Stop.
Originally uploaded by rustedrobot.

I’ve been reading quite a few articles lately regarding EBay’s recent purchase of Skype. For those of you who don’t know (or care), Skype is a very cool little downloadable application which allows you to speak to anyone in the world through your computer. Not your phone – your computer, provided you have a suitable microphone set up, which most computers do.

The rub? The other person you’re talking to also needs to be using Skype in order for it to work. I downloaded Skype about a year ago and tried it out with a co-worker, had some fun, and pretty much forgot about it. I thought (and still think) that it’s a damn neat application, I just couldn’t find anybody out there who also used it.

A lot of their users are overseas, which could certainly explain some of it. I do have some overseas conversations at work from time to time and just a few weeks ago, I did dust off the ‘ol Skype and used it with no problem. That was the first person in a year that I used it with.

Man, if everyone and their mothers only used this thing, though!

Anyway, so I’m reading several articles about how Skype has 54 million registered users worldwide – now that is definitely a boffo number, but I’m finding it very disappointing that journalists just throw that number out there and leave it at that. There’s so much more to the story.

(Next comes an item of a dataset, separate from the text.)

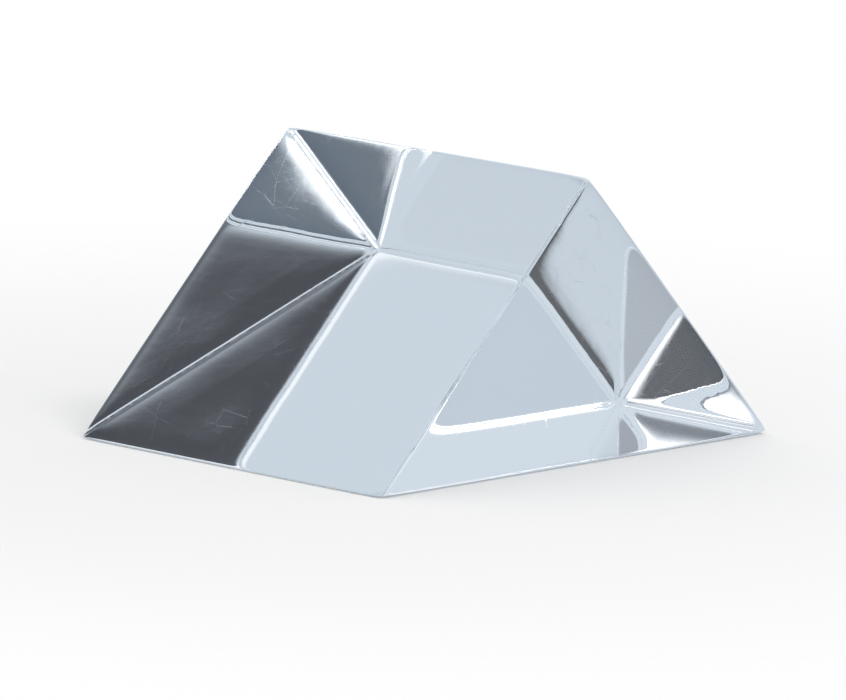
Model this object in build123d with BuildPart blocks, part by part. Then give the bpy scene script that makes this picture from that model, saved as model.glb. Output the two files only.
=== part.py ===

For example, I’m one of those 54 million “users” and I’ve used it exactly twice in the 12+ months that I’ve had it on my machine, for a total, no lie, of about 12 minutes. So rule out X% of the people who have downloaded it and never used it.

Then you have your users who only use it , say, once per month or once every few weeks. They’re also a part of the 54 million, but what faith can you put in their sporadic use? Little.

What journalists should be poking for and reporting is active usage. Weed through all the PR speak about 54 million registered members and find out what the active usage number is and furthermore, how Skype defines active usage. To me, active usage means using something once per week. Just my opinion, which I typically stick with when sussing out opportunities with potential partners at my own job.

All that said, it would have been nice if someone from the press had really poked a stick at this to find out what percentage of the 54 million registered users use Skype at least once per week.

By the way, EBay is putting up $2.6 billion to buy Skype, a company which had $60 million in revenue last year. The deal eventually could net Skype up to $4 billion!

One question you may be asking yourself, provided I haven’t given you the ultimate dose of sleeping medication with this post, is why would Ebay get in this game? Well, that remains to be seen. Surely one can envision a scenario where someone who’s bidding on something via Ebay wants to connect and speak instantly with the seller to ask questions – Skype is that vehicle. But it will be interesting to see what else they might have up their sleeve.

All that said – I love Skype and I’m looking forward to more people having it! I just wish the press would dig a little more when throwing numbers out to the general public.